City officials claim that throughout 2025 the contractor repeatedly received formal remarks from the contract engineer, but failed to remedy the violations. Among the city’s claims are incomplete preparation of the design documentation, refusal to hand it over to the client, failure to supply part of the equipment financed by the E5P Fund, refusal to carry out certain works stipulated by the contract, and blocking another contractor from accessing the site to connect the external power supply. Separately, Lviv authorities state that Control Process attempted to obstruct the receipt of the bank guarantee, which also became grounds for contract termination.

The financial dimension of the conflict has already gone beyond formal claims correspondence. On March 5, 2026, Poland’s ING Bank Śląski paid Green City €3.664 million under the contractor’s bank guarantee due to breach of contract. This means that the dispute has effectively moved into a phase of firm protection by the client of its financial interests, and the case is becoming indicative for the entire market of municipal infrastructure projects in Ukraine.
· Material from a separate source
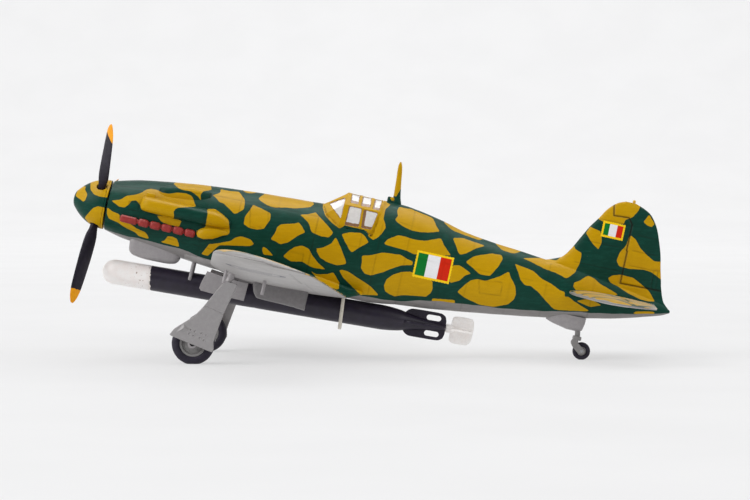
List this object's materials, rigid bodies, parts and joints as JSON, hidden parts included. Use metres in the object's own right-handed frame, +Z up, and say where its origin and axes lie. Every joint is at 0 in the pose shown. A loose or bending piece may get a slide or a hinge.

At the same time, the conflict also has a criminal-law dimension. In the autumn of 2025, it became known that Lviv police had opened criminal proceedings regarding possible abuses during the construction of the plant. According to media reports, the investigation is examining a possible misappropriation of budget funds, including through the invoicing of certain materials while cheaper substitutes were allegedly used in practice, as well as the non-performance of part of the works envisaged by the project.

Control Process publicly denied some of the allegations and explained delays, among other things, by air raid alerts. However, Lviv responded that, according to official emergency service data, the total duration of alerts during working hours over the relevant period amounted to only around two days. In January, the contractor also claimed that around 90% of the works had been completed, but the city authorities insisted that the actual launch of the complex was still far from being achieved.

For investors and international donors, this case is important for three reasons. First, it demonstrates that even projects involving the EBRD and donor funds are not immune to disruptions of EPC and construction contracts. Second, completion of the plant will now likely require a new contractor, additional time, and possibly a budget adjustment. Third, the situation increases the importance of bank guarantees, technical supervision, and contract control in Ukrainian municipal green infrastructure projects. This follows directly from the already confirmed facts of contract termination, guarantee enforcement, and unfinished works within the framework of an internationally financed project.

At the same time, investment in Lviv’s waste management system is not being rolled back. Separately from the conflict around the plant, the EIB provided a second tranche of €4.7 million in January 2025 for the remediation of the Hrybovychi landfill, indicating that international financial institutions continue to support the city’s environmental modernization. However, in order to move the plant project forward, Lviv will have to rebuild the implementation model and restore confidence in execution.